Central African forest hunter-gatherers have been custodians of the forests for thousands of years and possess an intimate and unrivalled knowledge of the forest’s plant and animal species. However, like other indigenous people, their lack of formal western education or familiarity with modern technologies often leads to them being ignored in research.

“Citizen science usually means that a researcher has a question, and they ask the public to help them answer it,” explains Professor Haklay. “But it can also mean that an individual, or community, identifies a question or problem that science can help them solve – and a scientist might come to help them. The latter is what we call ‘extreme’ citizen science.”

“Participating communities have told us how empowering it is to be able to share their environmental knowledge with those that are responsible for the issues they identify.”

In collaboration with EU researchers and indigenous peoples, UCL’s interdisciplinary Extreme Citizen Science (ECS) research group co-developed a new mobile-phone app called Sapelli, which uses icons instead of text to enable non-literate people to collect information. The data is then visualised on a map.
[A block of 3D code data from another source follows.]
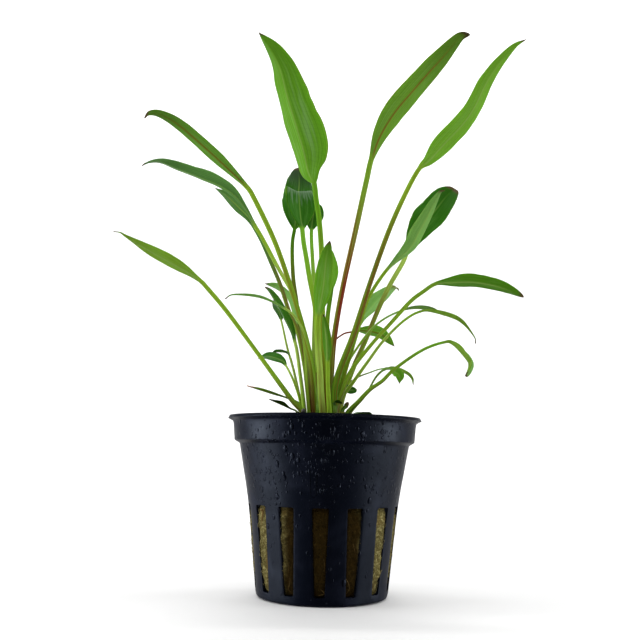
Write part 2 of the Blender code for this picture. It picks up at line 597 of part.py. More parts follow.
def make_leaf(leaf, parts, material):
    line, lengths, neck = leaf_line(leaf)
    total = lengths[-1]
    fold = math.tan(math.radians(leaf.fold))
    bm = bmesh.new()
    rings = []
    for place in leaf_places(neck, total - neck):
        wanted = neck * (1 + place) if place < 0 else neck + (total - neck) * place
        centre = point_at(line, lengths, wanted)
        across, upper = leaf_frame(leaf, line, lengths, wanted, place, place == -1.0)
        half_width, half_thickness, blade = leaf_section(leaf, place)
        ring = []
        for index in range(RING_POINTS):
            angle = math.tau * index / RING_POINTS
            side = half_width * math.cos(angle)
            lift = half_thickness * math.sin(angle) + abs(side) * fold * blade
            if index == MIDRIB_POINT:
                lift -= MIDRIB_DEPTH * blade * (1 - place)
            ring.append(bm.verts.new(centre + across * side + upper * lift))
        rings.append(ring)
    for lower, higher in zip(rings, rings[1:]):
        for index in range(RING_POINTS):
            after = (index + 1) % RING_POINTS
            bm.faces.new((lower[index], lower[after], higher[after], higher[index]))
    bm.faces.new(reversed(rings[0]))
    bm.faces.new(rings[-1])
    bmesh.ops.recalc_face_normals(bm, faces=bm.faces)
    item = link_mesh(leaf.name, mesh_from_bmesh(leaf.name, bm), parts, material)
    item.data.shade_smooth()


def main():
    clear_scene()
    parts = new_collection("potted_cryptocoryne")
    cutters = new_collection("cutters")
    plastic = make_material("pot_plastic", (0.012, 0.015, 0.028), 0.32)
    wool = make_material("mineral_wool", (0.135, 0.125, 0.062), 0.95)
    stem = make_material("rhizome", (0.075, 0.045, 0.018), 0.7)
    green = make_material("leaf_green", (0.105, 0.27, 0.035), 0.42)
    old = make_material("old_leaf", (0.11, 0.085, 0.025), 0.6)
    make_pot(parts, cutters, plastic)
    make_wool(parts, cutters, wool)
    for name, place in RHIZOME_PLACES.items():
        make_rhizome(name, place, parts, stem)
    for leaf in LEAVES:
        make_leaf(leaf, parts, green if leaf.name.startswith("leaf") else old)


main()
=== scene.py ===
# %% [markdown]
# # Potted cryptocoryne
# A water plant as a nursery sells it: a black net pot of the 5 cm size, a plug of mineral wool and a
# tuft of stalked leaves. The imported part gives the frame, one solid for each leaf, the pot, the wool
# and the rhizomes. This script grows each of them again, finer, in the same place.
# Every leaf is one skin drawn along a guide line, so one Geometry Nodes tree makes all of them, and
# the leaf table holds what differs. The pot is a thin pressed sheet, so it is made as a sheet.

# %% frame
import math
from collections import namedtuple

import bmesh
import bpy
import numpy as np
from mathutils import Matrix, Vector, noise


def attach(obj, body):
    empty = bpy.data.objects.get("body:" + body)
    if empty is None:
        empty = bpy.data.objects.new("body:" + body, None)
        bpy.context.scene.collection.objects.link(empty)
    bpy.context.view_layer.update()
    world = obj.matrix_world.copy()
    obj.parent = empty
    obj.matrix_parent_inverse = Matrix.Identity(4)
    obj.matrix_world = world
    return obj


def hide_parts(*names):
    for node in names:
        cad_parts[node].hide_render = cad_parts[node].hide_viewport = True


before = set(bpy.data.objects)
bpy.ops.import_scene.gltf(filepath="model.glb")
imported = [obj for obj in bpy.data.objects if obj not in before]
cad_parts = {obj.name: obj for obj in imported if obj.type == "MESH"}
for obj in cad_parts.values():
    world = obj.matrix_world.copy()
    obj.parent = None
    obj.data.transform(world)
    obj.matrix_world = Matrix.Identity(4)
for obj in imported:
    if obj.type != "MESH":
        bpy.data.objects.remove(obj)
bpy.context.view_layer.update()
MM = 0.001

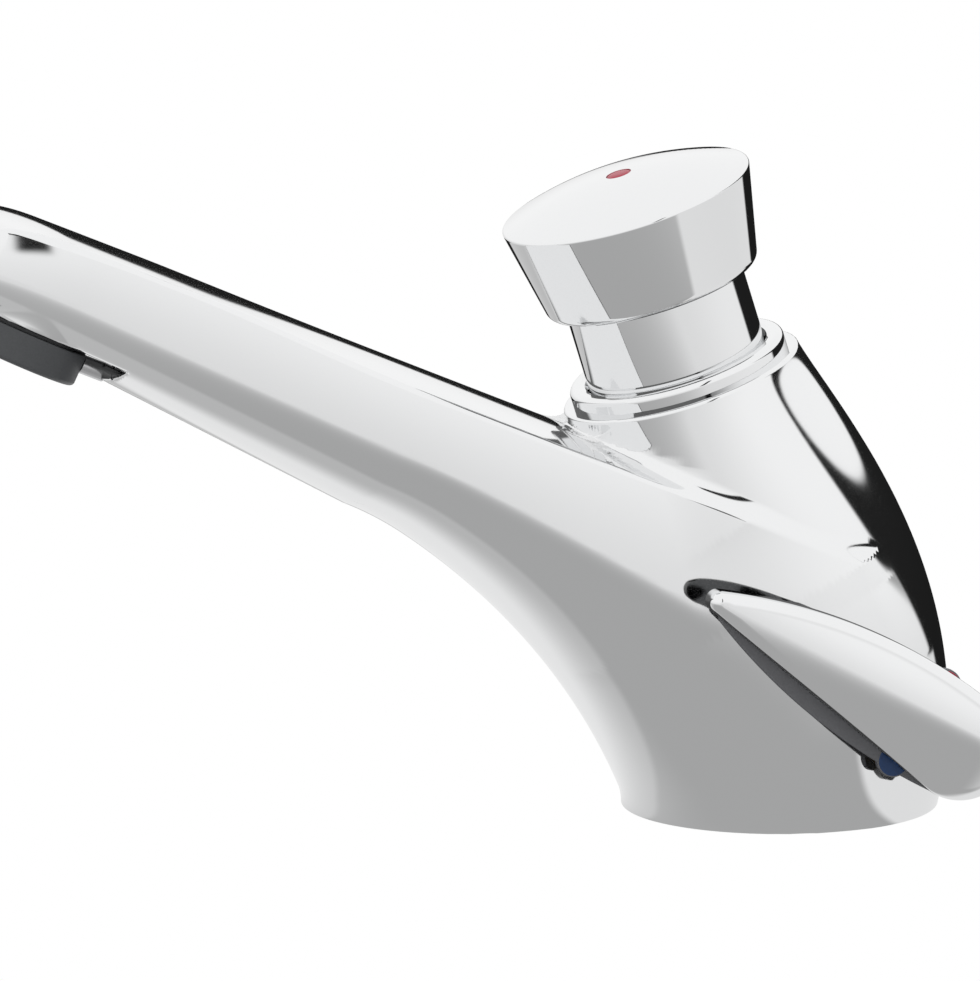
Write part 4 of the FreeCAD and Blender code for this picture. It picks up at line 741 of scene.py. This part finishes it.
CAMERA_AZIMUTH, CAMERA_HEIGHT = math.radians(-16.0), math.radians(11.1)
CAMERA_TARGET, CAMERA_DISTANCE, CAMERA_LENS = Vector((-0.0413, 0.0217, 0.0484)), 4.747, 1102.0
back = Vector((math.sin(CAMERA_AZIMUTH) * math.cos(CAMERA_HEIGHT),
               -math.cos(CAMERA_AZIMUTH) * math.cos(CAMERA_HEIGHT), math.sin(CAMERA_HEIGHT)))
camera_data = bpy.data.cameras.new("camera")
camera_data.sensor_width = 36.0
camera_data.lens = CAMERA_LENS
camera_data.clip_end = 20.0
camera = bpy.data.objects.new("camera", camera_data)
camera.location = CAMERA_TARGET + back * CAMERA_DISTANCE
camera.rotation_euler = (-back).to_track_quat("-Z", "Y").to_euler()
bpy.context.collection.objects.link(camera)
bpy.context.scene.camera = camera

# Room: white all round and a little dimmer towards the ground, with a black card behind the tap on
# the right and a narrow one in front, which draw the dark bands on the plating. What is mirrored a
# second time is darker low down. The camera sees plain white.

CARD_LEFT, CARD_RIGHT, CARD_TOP = (-3, -1), (56, 60), (0.5, 1.5)
CARD_LEAN, CARD_SLOPE, CARD_BLACK = 2.0, 0.2, 0.985
STRIP_LEFT, STRIP_RIGHT, STRIP_LOW, STRIP_HIGH = (156, 158), (162, 164), (4, 7), (40, 45)
GROUND_LIGHT, GROUND_EDGE = 0.8, (-12, 14)
TWICE_DARK, TWICE_EDGE, TWICE_IN_ROOM, TWICE_ON_FLOOR = 0.85, (15, 30), 2.5, 1.5
world = bpy.data.worlds.new("studio")
bpy.context.scene.world = world
world.use_nodes = True
nodes, links = world.node_tree.nodes, world.node_tree.links
nodes.clear()


def calculate(kind, *values):
    """A Math node in the tree at hand: a number sets an input, and a node's output is joined to it."""
    node = nodes.new("ShaderNodeMath")
    node.operation = kind
    for socket, value in zip(node.inputs, values):
        if isinstance(value, (int, float)):
            socket.default_value = value
        else:
            links.new(value, socket)
    return node.outputs[0]


def plus(first, second):
    """first + second."""
    return calculate("ADD", first, second)


def times(first, second):
    """first * second."""
    return calculate("MULTIPLY", first, second)


def without(value, mask):
    """value * (1 - mask)."""
    return times(value, calculate("SUBTRACT", 1.0, mask))


def edge(source, start, stop):
    """A soft step from 0 at start to 1 at stop."""
    node = nodes.new("ShaderNodeMapRange")
    node.interpolation_type = "SMOOTHSTEP"
    links.new(source, node.inputs["Value"])
    node.inputs["From Min"].default_value = start
    node.inputs["From Max"].default_value = stop
    return node.outputs["Result"]


def as_the_camera_faces(coordinates):
    """Right, ahead and up: coordinates turned about the upright until y points away from the camera."""
    place = nodes.new("ShaderNodeTexCoord")
    turn = nodes.new("ShaderNodeVectorRotate")
    turn.rotation_type = "Z_AXIS"
    turn.inputs["Angle"].default_value = -CAMERA_AZIMUTH
    links.new(place.outputs[coordinates], turn.inputs["Vector"])
    split = nodes.new("ShaderNodeSeparateXYZ")
    links.new(turn.outputs["Vector"], split.inputs["Vector"])
    return [split.outputs[name] for name in "XYZ"]


right, ahead, up = as_the_camera_faces("Generated")
azimuth = times(calculate("ARCTAN2", right, ahead), 180 / math.pi)
elevation = times(calculate("ARCSINE", up), 180 / math.pi)
leaning = calculate("SUBTRACT", azimuth, times(elevation, CARD_LEAN))
over_card = calculate("SUBTRACT", elevation, times(azimuth, CARD_SLOPE))
card = without(without(edge(azimuth, *CARD_LEFT), edge(leaning, *CARD_RIGHT)), edge(over_card, *CARD_TOP))
strip = times(without(edge(azimuth, *STRIP_LEFT), edge(azimuth, *STRIP_RIGHT)),
              without(edge(elevation, *STRIP_LOW), edge(elevation, *STRIP_HIGH)))
path = nodes.new("ShaderNodeLightPath")
twice = without(calculate("GREATER_THAN", path.outputs["Ray Depth"], TWICE_IN_ROOM),
                edge(elevation, *TWICE_EDGE))
light = plus(GROUND_LIGHT, times(edge(elevation, *GROUND_EDGE), 1 - GROUND_LIGHT))
light = without(light, times(calculate("MAXIMUM", card, strip), CARD_BLACK))
light = without(light, times(twice, TWICE_DARK))
studio = nodes.new("ShaderNodeBackground")
studio.inputs["Color"].default_value = (1.0, 1.0, 1.0, 1.0)
links.new(light, studio.inputs["Strength"])
plain = nodes.new("ShaderNodeBackground")
plain.inputs["Color"].default_value = (1.0, 1.0, 1.0, 1.0)
plain.inputs["Strength"].default_value = 1.0
mix = nodes.new("ShaderNodeMixShader")
links.new(path.outputs["Is Camera Ray"], mix.inputs["Fac"])
links.new(studio.outputs["Background"], mix.inputs[1])
links.new(plain.outputs["Background"], mix.inputs[2])
output = nodes.new("ShaderNodeOutputWorld")
links.new(mix.outputs["Shader"], output.inputs["Surface"])

# Floor: a pale round board under the tap, plain white to the camera. In the plating it glows with
# painted light that stands in for the room's light and shade: grey near by, lighter to the left, to
# the right, far off and under the spout, and black behind the tap.

FLOOR_RADIUS, FLOOR_CORNERS, FLOOR_TINT = 0.4, 96, (0.9, 0.9, 0.9, 1.0)
NEAR_SHINE, LEFT_SHINE, RIGHT_SHINE, FAR_SHINE, SPOUT_SHINE = 0.42, 0.1, 0.4, 0.8, 0.35
TO_LEFT, TO_RIGHT, FAR_OFF = (-62, -56), (44, 50), (0.1, 0.4)
SPOUT_AHEAD_EDGE, SPOUT_RIGHT_EDGE, SPOUT_FAR_EDGE = (-0.03, 0.01), (-0.03, 0.0), (0.13, 0.16)
BLACK_AHEAD, BLACK_RIGHT, BLACK_ROUND = (0.2, 0.22), (-0.25, -0.2), (130, 134)
floor_mesh = bpy.data.meshes.new("floor")
turn = np.linspace(0, 2 * math.pi, FLOOR_CORNERS, endpoint=False)
floor_points = FLOOR_RADIUS * np.stack([np.cos(turn), np.sin(turn), 0 * turn], axis=1)
floor_mesh.from_pydata(floor_points.tolist(), [], [list(range(FLOOR_CORNERS))])
floor = bpy.data.objects.new("floor", floor_mesh)
bpy.context.collection.objects.link(floor)
floor_paint = bpy.data.materials.new("floor_paint")
floor_paint.use_nodes = True
nodes, links = floor_paint.node_tree.nodes, floor_paint.node_tree.links
paint = nodes["Principled BSDF"]
paint.inputs["Base Color"].default_value = FLOOR_TINT
paint.inputs["Roughness"].default_value = 0.9
right, ahead, _ = as_the_camera_faces("Object")
around = times(calculate("ARCTAN2", right, times(ahead, -1.0)), 180 / math.pi)
distance = calculate("SQRT", plus(times(right, right), times(ahead, ahead)))
# Painted light: the floor's brightness as the plating mirrors it, grey near by and lighter round about.
shine = plus(NEAR_SHINE, plus(times(without(1.0, edge(around, *TO_LEFT)), LEFT_SHINE),
                              times(edge(around, *TO_RIGHT), RIGHT_SHINE)))
shine = plus(shine, times(edge(distance, *FAR_OFF), calculate("SUBTRACT", FAR_SHINE, shine)))
# Painted light: a lighter patch under the spout, which the spout's underside mirrors.
under_spout = without(without(edge(ahead, *SPOUT_AHEAD_EDGE), edge(right, *SPOUT_RIGHT_EDGE)),
                      edge(distance, *SPOUT_FAR_EDGE))
shine = plus(shine, times(under_spout, SPOUT_SHINE))
# Painted shade: a black patch behind the tap, like the room's black card.
black = calculate("MAXIMUM", times(edge(ahead, *BLACK_AHEAD), edge(right, *BLACK_RIGHT)),
                  edge(around, *BLACK_ROUND))
shine = without(shine, times(black, CARD_BLACK))
path = nodes.new("ShaderNodeLightPath")
twice = calculate("GREATER_THAN", path.outputs["Ray Depth"], TWICE_ON_FLOOR)
shine = without(shine, times(twice, TWICE_DARK))
# Mirrored rays see an emission of this painted strength, not the lit paint of the board.
seen_by_camera = nodes.new("ShaderNodeEmission")
mirrored = nodes.new("ShaderNodeEmission")
links.new(shine, mirrored.inputs["Strength"])
first, second = nodes.new("ShaderNodeMixShader"), nodes.new("ShaderNodeMixShader")
links.new(path.outputs["Is Glossy Ray"], first.inputs["Fac"])
links.new(paint.outputs["BSDF"], first.inputs[1])
links.new(mirrored.outputs["Emission"], first.inputs[2])
links.new(path.outputs["Is Camera Ray"], second.inputs["Fac"])
links.new(first.outputs["Shader"], second.inputs[1])
links.new(seen_by_camera.outputs["Emission"], second.inputs[2])
links.new(second.outputs["Shader"], nodes["Material Output"].inputs["Surface"])
floor_mesh.materials.append(floor_paint)
bpy.context.scene.view_settings.view_transform = "Standard"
The ECS group developed an innovative approach to deploy these digital tools to support any community, regardless of literacy or familiarity with technology to design and conduct their own environmental research. Supported by the ECS team, communities develop bespoke data collection apps and an advocacy strategy to address the issues that they documented in their local area.

Sharing this knowledge has resulted in seizures of illegal wildlife products, arrests of poachers and traffickers, the identification of illegal logging and animal corridors outside of protected areas, the documentation of human rights abuses, and the creation of protected community reserves.

“Participating communities have told us how empowering it is to be able to share their environmental knowledge with those that are responsible for the issues they identify,” says Dr Lewis. “They value being taken seriously and want to be more involved in local environmental management of their traditional areas.”  

“These tools mean forest people are included in research activities and their unique local knowledge contributes to the sustainable management of our global environment,” adds Professor Haklay.

The data collected in ECS surveys have enabled forest communities to protect their local area, contribute vital information for the better management and conservation of these regions, and reduce the discrimination they experience from officials and dominant populations.

The open-source system has also been used to improve environmental management in over 20 countries including DR Congo, Namibia, Kenya, India, Cambodia, and the Brazilian Amazon.